WORK INSTRUCTIONS: Starting with the first line and ending with the line that holds "const eyeletHeight = 1.3;", repeat the material exactly.

DATASET EXTRACT:
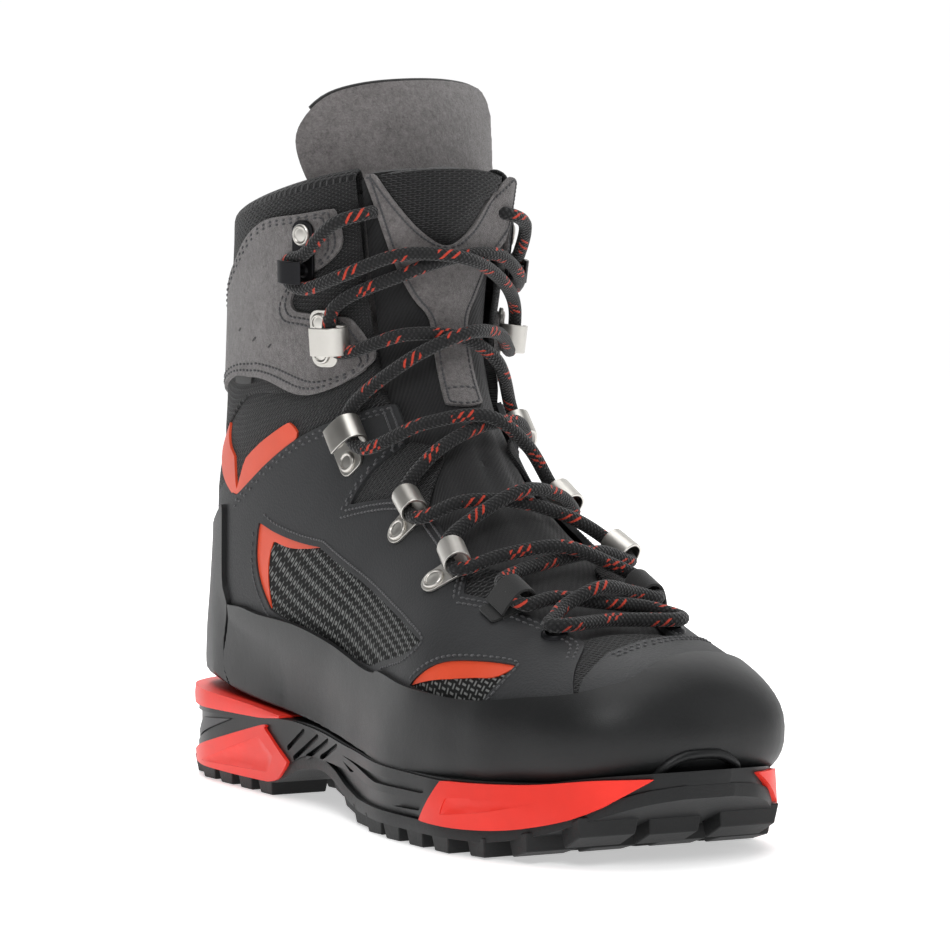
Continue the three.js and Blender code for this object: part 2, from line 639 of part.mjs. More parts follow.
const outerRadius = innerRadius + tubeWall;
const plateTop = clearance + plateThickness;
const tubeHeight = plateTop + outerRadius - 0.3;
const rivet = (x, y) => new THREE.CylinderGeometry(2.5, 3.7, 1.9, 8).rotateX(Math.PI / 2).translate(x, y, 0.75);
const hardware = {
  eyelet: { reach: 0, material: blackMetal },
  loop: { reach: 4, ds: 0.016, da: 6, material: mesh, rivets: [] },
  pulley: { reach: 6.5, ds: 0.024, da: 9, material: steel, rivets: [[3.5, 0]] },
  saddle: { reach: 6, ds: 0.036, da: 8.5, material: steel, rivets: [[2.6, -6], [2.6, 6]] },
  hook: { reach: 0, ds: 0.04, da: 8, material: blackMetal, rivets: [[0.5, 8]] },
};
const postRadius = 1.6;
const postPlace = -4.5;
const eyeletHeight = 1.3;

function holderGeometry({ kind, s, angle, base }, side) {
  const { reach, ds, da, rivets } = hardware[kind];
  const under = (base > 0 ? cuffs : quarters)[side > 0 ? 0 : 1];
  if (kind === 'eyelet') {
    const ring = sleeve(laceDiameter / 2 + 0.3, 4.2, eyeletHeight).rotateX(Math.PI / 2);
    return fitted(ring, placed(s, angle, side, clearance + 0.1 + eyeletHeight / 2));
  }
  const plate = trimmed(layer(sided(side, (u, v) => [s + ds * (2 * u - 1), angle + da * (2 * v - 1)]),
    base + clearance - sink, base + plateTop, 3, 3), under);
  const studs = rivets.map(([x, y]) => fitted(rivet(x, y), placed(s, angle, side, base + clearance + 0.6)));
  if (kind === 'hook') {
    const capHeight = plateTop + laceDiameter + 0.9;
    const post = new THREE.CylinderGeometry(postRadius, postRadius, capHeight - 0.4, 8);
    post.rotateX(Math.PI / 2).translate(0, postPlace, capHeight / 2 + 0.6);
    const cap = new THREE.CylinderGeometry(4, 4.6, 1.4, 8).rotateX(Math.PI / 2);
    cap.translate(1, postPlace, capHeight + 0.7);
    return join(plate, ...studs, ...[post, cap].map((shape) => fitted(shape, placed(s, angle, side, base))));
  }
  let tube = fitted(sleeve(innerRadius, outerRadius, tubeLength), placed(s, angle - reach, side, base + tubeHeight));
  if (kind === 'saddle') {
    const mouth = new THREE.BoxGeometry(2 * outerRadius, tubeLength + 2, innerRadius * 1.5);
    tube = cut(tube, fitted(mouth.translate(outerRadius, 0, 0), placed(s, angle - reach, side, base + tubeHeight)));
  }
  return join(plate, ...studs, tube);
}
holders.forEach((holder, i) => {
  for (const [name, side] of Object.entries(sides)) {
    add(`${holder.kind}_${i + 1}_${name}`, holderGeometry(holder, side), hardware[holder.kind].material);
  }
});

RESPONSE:
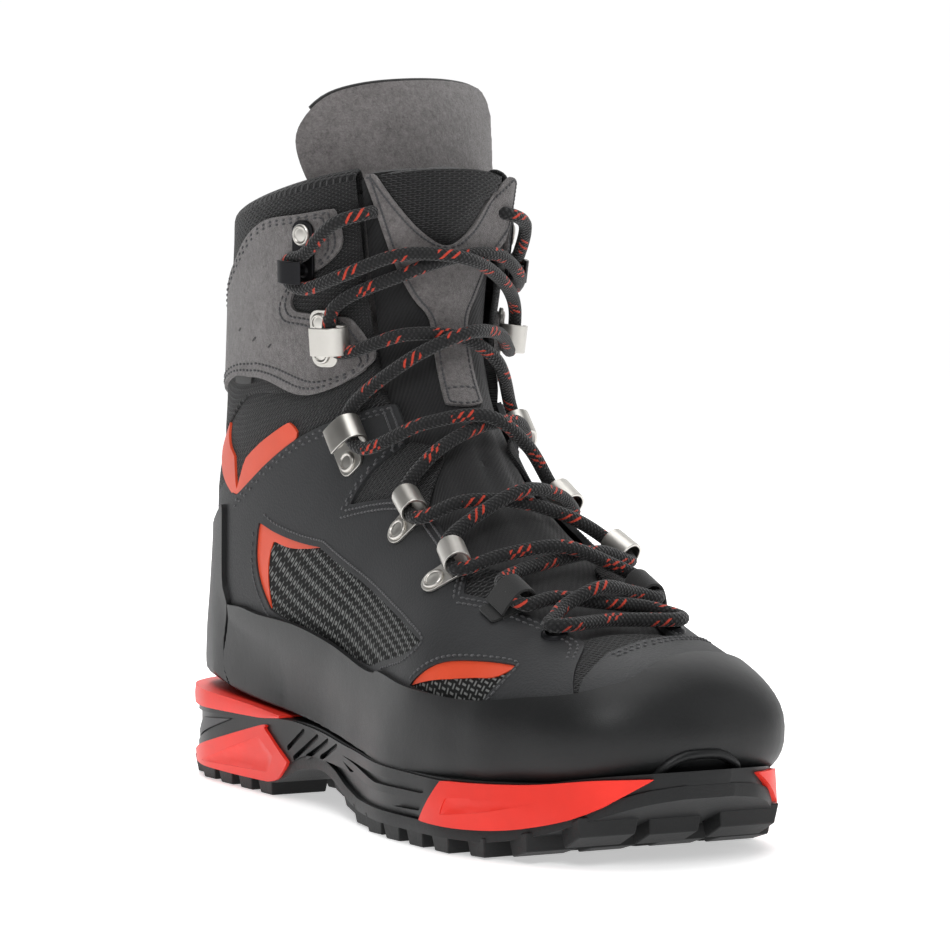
Continue the three.js and Blender code for this object: part 2, from line 639 of part.mjs. More parts follow.
const outerRadius = innerRadius + tubeWall;
const plateTop = clearance + plateThickness;
const tubeHeight = plateTop + outerRadius - 0.3;
const rivet = (x, y) => new THREE.CylinderGeometry(2.5, 3.7, 1.9, 8).rotateX(Math.PI / 2).translate(x, y, 0.75);
const hardware = {
  eyelet: { reach: 0, material: blackMetal },
  loop: { reach: 4, ds: 0.016, da: 6, material: mesh, rivets: [] },
  pulley: { reach: 6.5, ds: 0.024, da: 9, material: steel, rivets: [[3.5, 0]] },
  saddle: { reach: 6, ds: 0.036, da: 8.5, material: steel, rivets: [[2.6, -6], [2.6, 6]] },
  hook: { reach: 0, ds: 0.04, da: 8, material: blackMetal, rivets: [[0.5, 8]] },
};
const postRadius = 1.6;
const postPlace = -4.5;
const eyeletHeight = 1.3;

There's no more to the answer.